Setelah semua benang tertata dengan sempurna, proses menenun pun dimulai. Penenunan dilakukan dengan teliti menggunakan alat tenun tradisional, di mana setiap helai benang dijalin satu per satu hingga membentuk pola yang diinginkan.

Tahapan terakhir dalam proses pembuatan sarung adalah finishing, yaitu proses perapian dan penyempurnaan hasil tenunan. Sarung yang sudah selesai biasanya akan diperiksa kembali untuk memastikan tidak ada kesalahan dalam motif atau kualitas kain. Setelah semua tahap selesai, barulah sarung tenun siap untuk dipasarkan dan digunakan.

Pusat Pembuatan Sarung Tenun Samarinda

Saat ini, pusat pembuatan sarung tenun Samarinda masih dapat ditemukan di daerah Samarinda Seberang. Daerah ini merupakan empat awal berkembangnya tradisi menenun Tajong.

Para perajin di sana masih mempertahankan metode tradisional dalam proses pembuatannya, meskipun kini telah ada beberapa inovasi dalam penggunaan alat dan pewarnaan untuk meningkatkan efisiensi produksi.

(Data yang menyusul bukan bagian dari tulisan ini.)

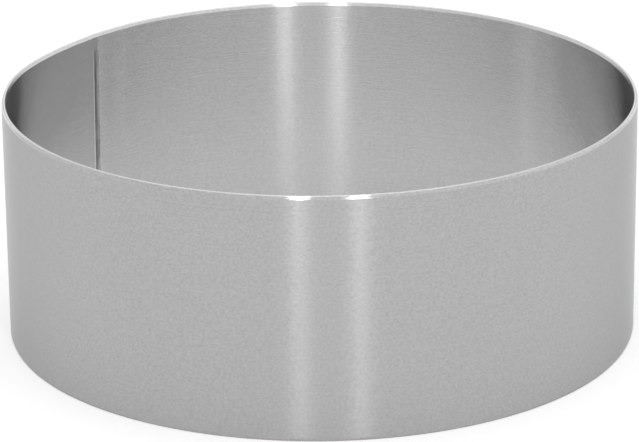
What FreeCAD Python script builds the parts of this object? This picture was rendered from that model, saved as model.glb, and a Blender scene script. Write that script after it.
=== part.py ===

Namun, seperti banyak kerajinan tradisional lainnya, keberlanjutan produksi sarung tenun Samarinda menghadapi berbagai tantangan. Beberapa di antaranya adalah keterbatasan modal bagi para perajin, sulitnya pemasaran di era persaingan global, serta minimnya regenerasi tenaga kerja yang mau menggeluti profesi sebagai penenun.

Oleh karena itu, diperlukan dukungan dari berbagai pihak, baik pemerintah maupun masyarakat, untuk menjaga kelestarian sarung tenun Samarinda sebagai warisan budaya bangsa.

Demikian sekilas sejarah dan nilai filosofis sarung tenun Samarinda. Bagaimana, tertarik untuk menambahnya ke dalam koleksi detikers?